Start of DATA TO PROCESS
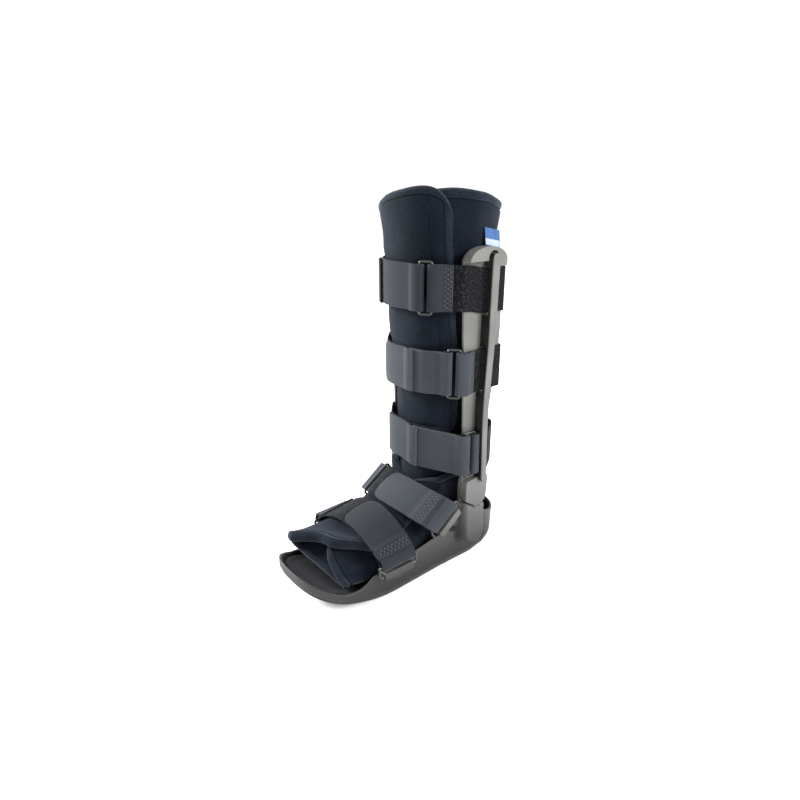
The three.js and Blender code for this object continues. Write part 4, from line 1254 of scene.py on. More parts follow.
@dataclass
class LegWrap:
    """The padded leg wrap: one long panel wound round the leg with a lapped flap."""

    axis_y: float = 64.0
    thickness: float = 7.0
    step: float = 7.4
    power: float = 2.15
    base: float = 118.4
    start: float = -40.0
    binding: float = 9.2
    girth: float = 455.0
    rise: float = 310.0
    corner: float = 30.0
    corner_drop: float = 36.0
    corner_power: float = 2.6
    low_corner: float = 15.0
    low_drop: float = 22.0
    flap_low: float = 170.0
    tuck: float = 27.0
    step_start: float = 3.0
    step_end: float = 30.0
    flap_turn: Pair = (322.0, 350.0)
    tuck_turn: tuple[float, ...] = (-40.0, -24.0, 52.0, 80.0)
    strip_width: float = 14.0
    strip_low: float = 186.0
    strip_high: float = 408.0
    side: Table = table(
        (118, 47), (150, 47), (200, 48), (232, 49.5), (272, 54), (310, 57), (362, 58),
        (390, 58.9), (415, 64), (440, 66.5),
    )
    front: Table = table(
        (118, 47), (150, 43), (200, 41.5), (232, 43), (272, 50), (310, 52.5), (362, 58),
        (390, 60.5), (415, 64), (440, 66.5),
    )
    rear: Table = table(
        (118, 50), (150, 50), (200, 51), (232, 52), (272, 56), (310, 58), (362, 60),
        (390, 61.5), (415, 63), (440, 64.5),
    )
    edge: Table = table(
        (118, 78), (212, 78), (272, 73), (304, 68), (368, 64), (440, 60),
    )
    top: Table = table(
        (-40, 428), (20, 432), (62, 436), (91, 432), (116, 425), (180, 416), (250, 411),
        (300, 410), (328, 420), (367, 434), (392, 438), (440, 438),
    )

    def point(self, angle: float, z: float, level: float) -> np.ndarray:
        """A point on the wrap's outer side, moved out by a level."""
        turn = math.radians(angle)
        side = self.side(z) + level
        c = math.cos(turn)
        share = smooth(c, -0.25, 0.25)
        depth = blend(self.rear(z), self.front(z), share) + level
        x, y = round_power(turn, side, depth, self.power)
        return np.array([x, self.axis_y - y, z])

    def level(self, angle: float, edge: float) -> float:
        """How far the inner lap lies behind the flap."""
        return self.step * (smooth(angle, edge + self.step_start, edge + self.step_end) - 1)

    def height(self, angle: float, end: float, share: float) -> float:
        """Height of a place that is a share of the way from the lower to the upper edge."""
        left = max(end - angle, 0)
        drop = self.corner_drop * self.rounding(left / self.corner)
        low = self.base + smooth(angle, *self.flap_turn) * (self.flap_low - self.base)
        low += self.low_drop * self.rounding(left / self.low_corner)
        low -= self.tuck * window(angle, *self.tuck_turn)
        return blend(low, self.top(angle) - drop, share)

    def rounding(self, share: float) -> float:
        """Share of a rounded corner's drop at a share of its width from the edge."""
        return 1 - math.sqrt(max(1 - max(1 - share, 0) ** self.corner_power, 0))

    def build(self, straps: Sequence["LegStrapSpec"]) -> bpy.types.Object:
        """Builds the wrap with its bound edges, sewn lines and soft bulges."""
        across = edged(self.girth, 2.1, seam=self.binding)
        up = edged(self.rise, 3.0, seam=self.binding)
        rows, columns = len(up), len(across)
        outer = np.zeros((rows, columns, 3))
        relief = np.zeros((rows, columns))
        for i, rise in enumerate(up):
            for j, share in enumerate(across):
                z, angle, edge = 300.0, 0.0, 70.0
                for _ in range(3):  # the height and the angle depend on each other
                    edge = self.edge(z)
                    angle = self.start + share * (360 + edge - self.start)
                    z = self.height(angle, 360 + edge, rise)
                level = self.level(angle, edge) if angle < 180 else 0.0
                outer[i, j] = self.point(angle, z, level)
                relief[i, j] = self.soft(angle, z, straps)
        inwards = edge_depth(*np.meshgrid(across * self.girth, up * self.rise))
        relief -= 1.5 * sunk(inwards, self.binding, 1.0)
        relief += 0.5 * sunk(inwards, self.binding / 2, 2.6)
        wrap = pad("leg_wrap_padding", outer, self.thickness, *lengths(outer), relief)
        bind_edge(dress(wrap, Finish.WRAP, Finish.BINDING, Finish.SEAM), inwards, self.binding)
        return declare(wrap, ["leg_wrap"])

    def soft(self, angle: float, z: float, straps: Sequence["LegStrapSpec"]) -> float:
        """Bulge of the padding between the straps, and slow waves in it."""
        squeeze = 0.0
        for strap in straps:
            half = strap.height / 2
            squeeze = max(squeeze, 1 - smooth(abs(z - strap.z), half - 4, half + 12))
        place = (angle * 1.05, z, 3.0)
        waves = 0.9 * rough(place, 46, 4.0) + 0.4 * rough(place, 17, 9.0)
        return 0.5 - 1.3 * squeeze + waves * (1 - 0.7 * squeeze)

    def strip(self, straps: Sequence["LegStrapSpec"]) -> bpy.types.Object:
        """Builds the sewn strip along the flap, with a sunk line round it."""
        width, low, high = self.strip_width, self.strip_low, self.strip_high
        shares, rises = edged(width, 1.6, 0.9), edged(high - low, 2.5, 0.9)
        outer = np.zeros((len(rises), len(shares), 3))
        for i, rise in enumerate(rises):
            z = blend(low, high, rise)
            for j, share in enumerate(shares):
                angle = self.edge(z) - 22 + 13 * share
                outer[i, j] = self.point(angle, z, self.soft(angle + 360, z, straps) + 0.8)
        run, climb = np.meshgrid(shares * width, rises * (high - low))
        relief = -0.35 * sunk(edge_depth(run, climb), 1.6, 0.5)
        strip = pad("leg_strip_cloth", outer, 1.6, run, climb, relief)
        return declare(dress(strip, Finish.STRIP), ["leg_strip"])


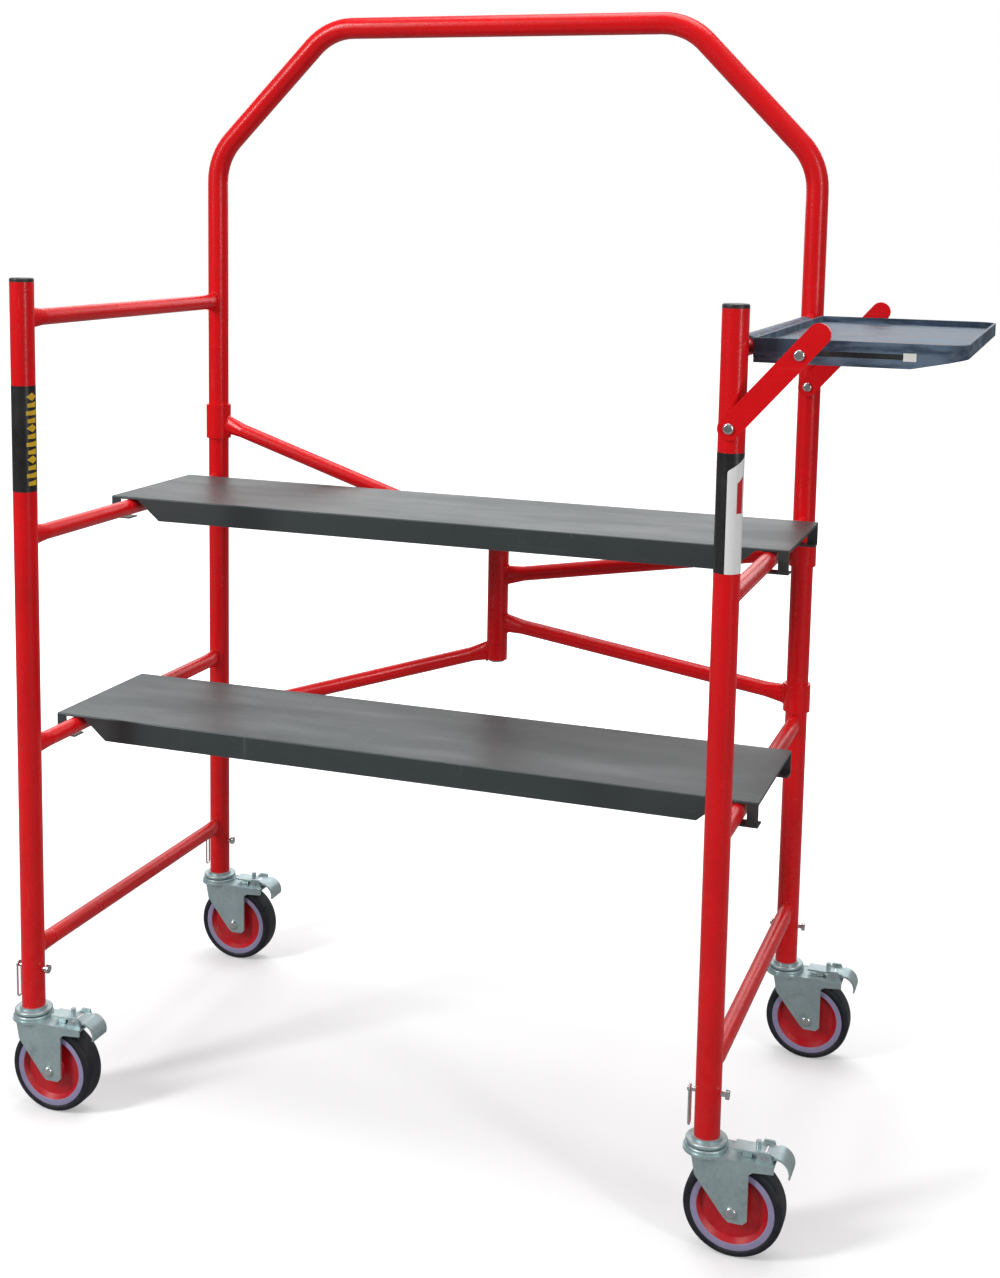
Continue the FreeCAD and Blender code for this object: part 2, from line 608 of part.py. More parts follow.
End of DATA TO PROCESS
SET TASK: Extract, please, the lines from the start of the entries above through the one with "leg wrap: one", both included, reproducing each exactly and adding nothing.

EXERCISE OUTPUT:
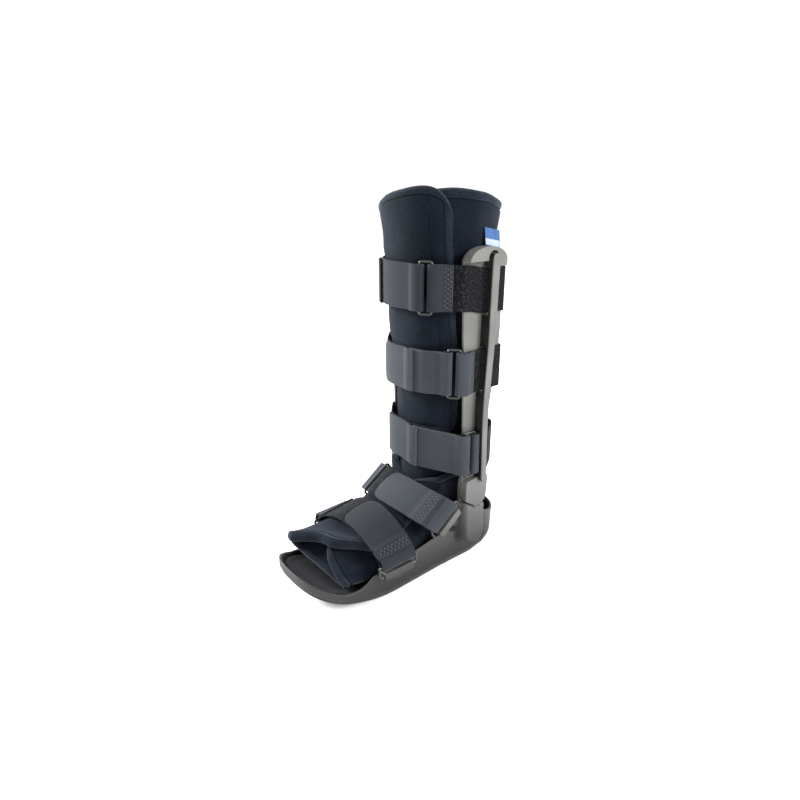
The three.js and Blender code for this object continues. Write part 4, from line 1254 of scene.py on. More parts follow.
@dataclass
class LegWrap:
    """The padded leg wrap: one long panel wound round the leg with a lapped flap."""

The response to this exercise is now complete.